I saw on a map where Commercial cut away in a sort-of zigzag, so I followed it. This brought me to a street with a different name than it bore in 1888, which led to a school ground. Ah! I’d found the site of one of the Ripper killings—Elizabeth Stride. This meant I was close to something else I was looking for.
I had read that on certain days (and not always), one could visit a free medical museum located in the crypt of St. Phillip’s Church. Inside were exhibits related to the Elephant Man and Jack the Ripper, along with 19th century surgical tools and a history of nursing in London.
So, I found my way from one street to the next until I saw the London Hospital. One non-official victim had died here in 1888, and a Ripper suspect was said to have checked himself in here for an ailment during the course of the rampage. Across Whitechapel Road from this hospital was the former Working Lads Institute, where several victim inquests took place.
We made our way past a long line of market stalls before we figured out which building it was. Very high up, we could just make out the faded words, “Working Lads Institute.”
Back to the museum. It was on the other side of the hospital, off Newark Street. We stopped at the top of some stairs that went below ground. We weren’t sure, but then we saw a sign. And the museum was open!
This proved to be a real find! Elephant Man Joseph Merrick’s skeleton was in there, along with the hood he’d worn and a number of other items related to his sad story. Not far away was the forensic medicine exhibit that features the Catherine Eddowes murder (the fourth official Ripper victim). It had a map, copies of alleged Ripper letters, a newspaper article from 1888, and some drawings of Eddowes’ butchered body.
After visting the museum, we went on the north side of Whitechapel Road to wind around on the twisty back streets to look for sites of other Ripper victims, Polly Nichols (#1) and Annie Chapman (#2). Neither spot resembled the 1888 scene. Nor did the former Miller’s Court, down Commercial Road, where Mary Kelly had been butchered for approximately two hours, supposedly exhausting the Ripper’s fury and ending the murders. This place is now a multi-story car park. Rather disappointing.
However, before you get there, Commercial Street does offer the Ten Bells Pub, which is similar to how it was in 1888. This is where Mary Kelly had her last drink and possibly where her killer spotted her. It’s worth entering just to see the wall murals.
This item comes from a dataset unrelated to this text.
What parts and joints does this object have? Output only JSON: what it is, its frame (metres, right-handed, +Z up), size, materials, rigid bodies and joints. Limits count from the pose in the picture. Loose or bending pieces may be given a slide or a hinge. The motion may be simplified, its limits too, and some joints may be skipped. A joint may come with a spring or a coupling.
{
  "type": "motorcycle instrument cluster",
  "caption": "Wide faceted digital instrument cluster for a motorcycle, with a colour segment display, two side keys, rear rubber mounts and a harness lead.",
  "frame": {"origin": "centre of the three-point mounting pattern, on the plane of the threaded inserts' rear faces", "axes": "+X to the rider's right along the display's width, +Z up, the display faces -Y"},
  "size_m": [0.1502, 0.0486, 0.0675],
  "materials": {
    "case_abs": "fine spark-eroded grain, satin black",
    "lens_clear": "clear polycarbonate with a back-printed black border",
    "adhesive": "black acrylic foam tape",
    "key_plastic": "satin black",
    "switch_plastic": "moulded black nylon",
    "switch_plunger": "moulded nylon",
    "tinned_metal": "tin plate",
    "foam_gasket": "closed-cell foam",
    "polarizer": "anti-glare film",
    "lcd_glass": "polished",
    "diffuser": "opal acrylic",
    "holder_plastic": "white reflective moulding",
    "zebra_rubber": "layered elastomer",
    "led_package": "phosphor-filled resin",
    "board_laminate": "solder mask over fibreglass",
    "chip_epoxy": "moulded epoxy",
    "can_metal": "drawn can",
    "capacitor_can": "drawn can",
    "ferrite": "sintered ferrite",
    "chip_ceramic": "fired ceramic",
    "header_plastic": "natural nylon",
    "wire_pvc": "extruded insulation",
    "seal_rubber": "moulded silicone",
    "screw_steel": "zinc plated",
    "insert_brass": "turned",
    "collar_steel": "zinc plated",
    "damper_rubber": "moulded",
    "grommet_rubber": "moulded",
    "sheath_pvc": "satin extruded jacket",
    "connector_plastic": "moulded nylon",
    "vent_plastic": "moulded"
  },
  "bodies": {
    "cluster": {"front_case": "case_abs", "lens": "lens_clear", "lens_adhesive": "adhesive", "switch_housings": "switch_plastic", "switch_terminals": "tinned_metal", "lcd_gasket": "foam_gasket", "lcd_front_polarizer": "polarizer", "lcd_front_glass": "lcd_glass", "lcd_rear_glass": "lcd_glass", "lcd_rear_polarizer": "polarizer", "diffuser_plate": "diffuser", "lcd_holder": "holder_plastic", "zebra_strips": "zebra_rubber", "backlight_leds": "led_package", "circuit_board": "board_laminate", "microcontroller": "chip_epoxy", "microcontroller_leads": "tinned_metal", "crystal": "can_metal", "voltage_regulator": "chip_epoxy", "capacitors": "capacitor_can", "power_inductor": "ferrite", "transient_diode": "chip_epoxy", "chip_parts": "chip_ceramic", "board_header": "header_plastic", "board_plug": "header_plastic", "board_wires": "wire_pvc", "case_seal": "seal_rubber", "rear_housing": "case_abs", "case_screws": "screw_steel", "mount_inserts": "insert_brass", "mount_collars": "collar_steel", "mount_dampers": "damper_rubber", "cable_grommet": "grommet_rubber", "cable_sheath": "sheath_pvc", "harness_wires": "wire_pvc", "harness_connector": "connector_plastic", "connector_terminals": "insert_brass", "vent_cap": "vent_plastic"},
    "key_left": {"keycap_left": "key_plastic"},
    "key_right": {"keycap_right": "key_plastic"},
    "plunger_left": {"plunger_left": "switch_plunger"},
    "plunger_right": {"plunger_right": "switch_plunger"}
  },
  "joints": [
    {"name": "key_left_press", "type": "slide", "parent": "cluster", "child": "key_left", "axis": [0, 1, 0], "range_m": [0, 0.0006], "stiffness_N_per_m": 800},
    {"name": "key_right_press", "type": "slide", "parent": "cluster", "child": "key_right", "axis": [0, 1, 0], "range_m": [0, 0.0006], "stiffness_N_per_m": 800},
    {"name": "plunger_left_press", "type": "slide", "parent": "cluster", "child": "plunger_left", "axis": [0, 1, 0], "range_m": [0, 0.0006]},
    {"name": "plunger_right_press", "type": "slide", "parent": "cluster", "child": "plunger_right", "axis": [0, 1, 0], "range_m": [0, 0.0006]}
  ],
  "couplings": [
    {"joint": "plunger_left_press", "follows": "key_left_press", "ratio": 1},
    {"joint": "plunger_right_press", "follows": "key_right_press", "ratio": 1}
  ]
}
We then cut over to Bell Lane, which turned into Goulston Street, where Catherine Eddowes’ ripped and bloody apron was found. Then it was back onto Whitechapel High Street. At this point, we could have gone right or left. We chose right, to find Mitre Street. Up this street was Mitre Square, where Catherine Eddowes was killed and cut up in the southwest corner. It’s now a quiet area with a bench and a flowerbed where people come to smoke and talk on their "mobiles."
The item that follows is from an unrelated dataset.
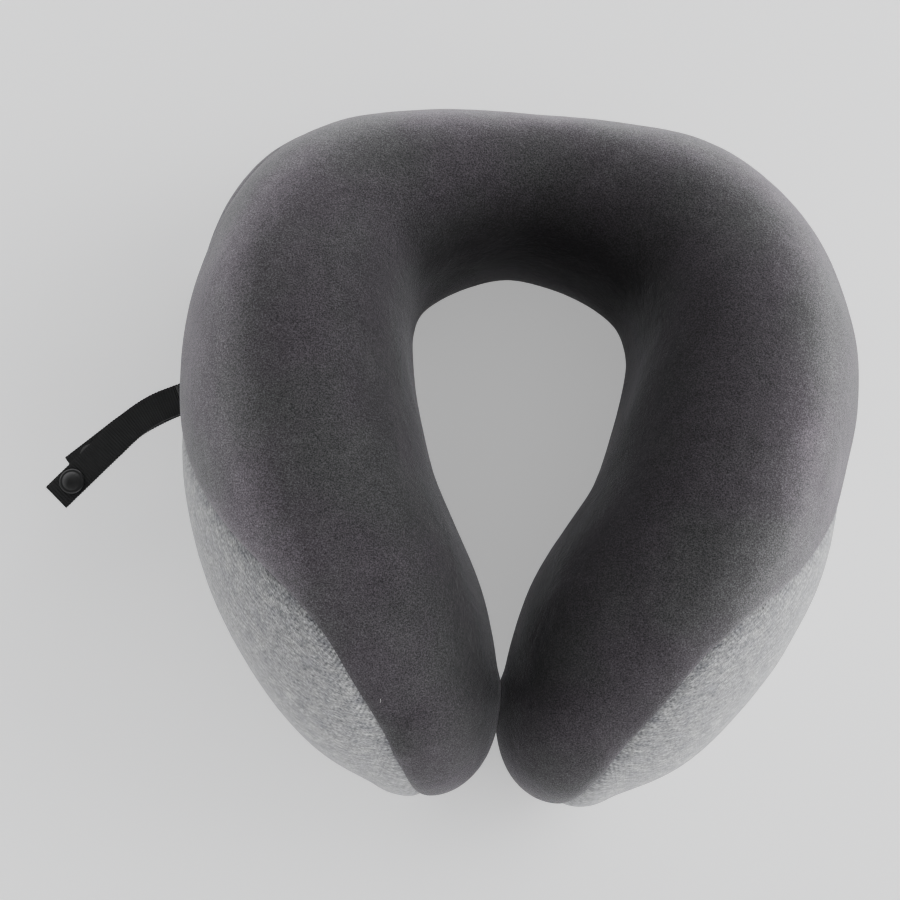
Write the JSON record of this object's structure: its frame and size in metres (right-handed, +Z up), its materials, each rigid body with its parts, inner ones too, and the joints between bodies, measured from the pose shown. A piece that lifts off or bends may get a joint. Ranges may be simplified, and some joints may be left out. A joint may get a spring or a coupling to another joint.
{
  "type": "neck pillow",
  "caption": "U-shaped memory foam neck pillow with a velour top, grey jersey side panels, a zipped cover and a snap strap on one side",
  "frame": {"origin": "on the surface the pillow stands on, at the centre of the neck opening", "axes": "+Z up; +Y to the closed back of the U, so the gap between the tips is at -Y; +X to the side without the strap"},
  "size_m": [0.3347, 0.2907, 0.1216],
  "materials": {
    "velour": "matte",
    "jersey": "matte",
    "foam": "matte",
    "liner_knit": "matte",
    "zip_tape": "matte",
    "webbing": "matte",
    "label_satin": "satin",
    "black_plastic": "satin",
    "dark_metal": "satin"
  },
  "bodies": {
    "pillow": {"foam_core": "foam", "inner_liner": "liner_knit", "cover_top_panel": "velour", "cover_side_panel_left": "jersey", "cover_side_panel_right": "jersey", "cover_rear_panel": "velour", "cover_base_panel": "velour", "zipper_tape_lower": "zip_tape", "zipper_tape_upper": "zip_tape", "zipper_coil_lower": "black_plastic", "zipper_coil_upper": "black_plastic", "zipper_stop_left": "dark_metal", "zipper_stop_right": "dark_metal", "care_label": "label_satin", "strap_anchor": "webbing"},
    "zip_slider": {"zipper_slider": "dark_metal"},
    "zip_pull": {"zipper_pull": "dark_metal"},
    "upper_tail": {"strap_tail_upper": "webbing", "snap_cap_upper": "black_plastic", "snap_socket": "black_plastic"},
    "lower_tail": {"strap_tail_lower": "webbing", "snap_cap_lower": "black_plastic", "snap_stud": "black_plastic"}
  },
  "joints": [
    {"name": "zip_travel", "type": "hinge", "parent": "pillow", "child": "zip_slider", "pos_m": [0, -0.116, 0.0086], "axis": [0, 0, 1], "range_deg": [0, 38]},
    {"name": "pull_swing", "type": "hinge", "parent": "zip_slider", "child": "zip_pull", "pos_m": [0.07433, 0.09986, 0.00669], "axis": [0.1324, 0.3846, 0.9135], "range_deg": [0, 150]},
    {"name": "upper_tail_bend", "type": "hinge", "parent": "pillow", "child": "upper_tail", "pos_m": [-0.1402, -0.0133, 0.0256], "axis": [-0.4067, 0.9135, 0], "range_deg": [0, 70], "stiffness_Nm_per_rad": 0.01},
    {"name": "lower_tail_bend", "type": "hinge", "parent": "pillow", "child": "lower_tail", "pos_m": [-0.1402, -0.0133, 0.0236], "axis": [-0.4067, 0.9135, 0], "range_deg": [-11, 0], "stiffness_Nm_per_rad": 0.01}
  ]
}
Retracing our steps, we found the narrow alley, formerly George Yard, where Martha Tabram was killed. She is likely a Ripper victim, but is not on the official list. This alley shows what the streets were like in the Ripper’s day. It was the best example we found.
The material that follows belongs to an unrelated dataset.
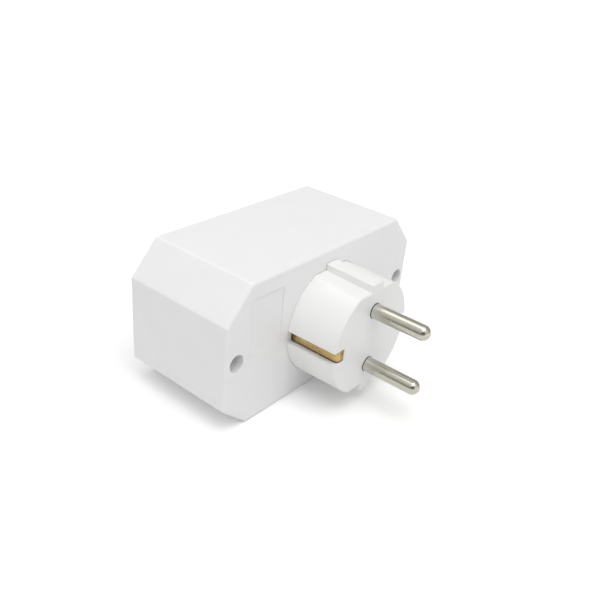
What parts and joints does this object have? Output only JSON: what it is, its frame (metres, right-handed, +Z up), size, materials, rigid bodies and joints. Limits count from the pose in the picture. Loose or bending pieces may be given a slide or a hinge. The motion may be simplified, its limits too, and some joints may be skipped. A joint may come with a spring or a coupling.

I was surprised to discover the lack of merchandise shops in Whitechapel for Ripper items. There was one seedy store near the Tube entrance that had some T-shirts, but no Ripper earrings, necklaces, mouse pads, pot holders, pens, capes, backpacks, clocks, snowglobes, or baseball hats. It seems like someone could make a real killing with a place like that.
Aside from the tours, Whitechapel has seemingly forgotten its most famous residents. You could walk on these streets and never know what had happened on some spot you just crossed. I was glad we at least found some items in the little museum.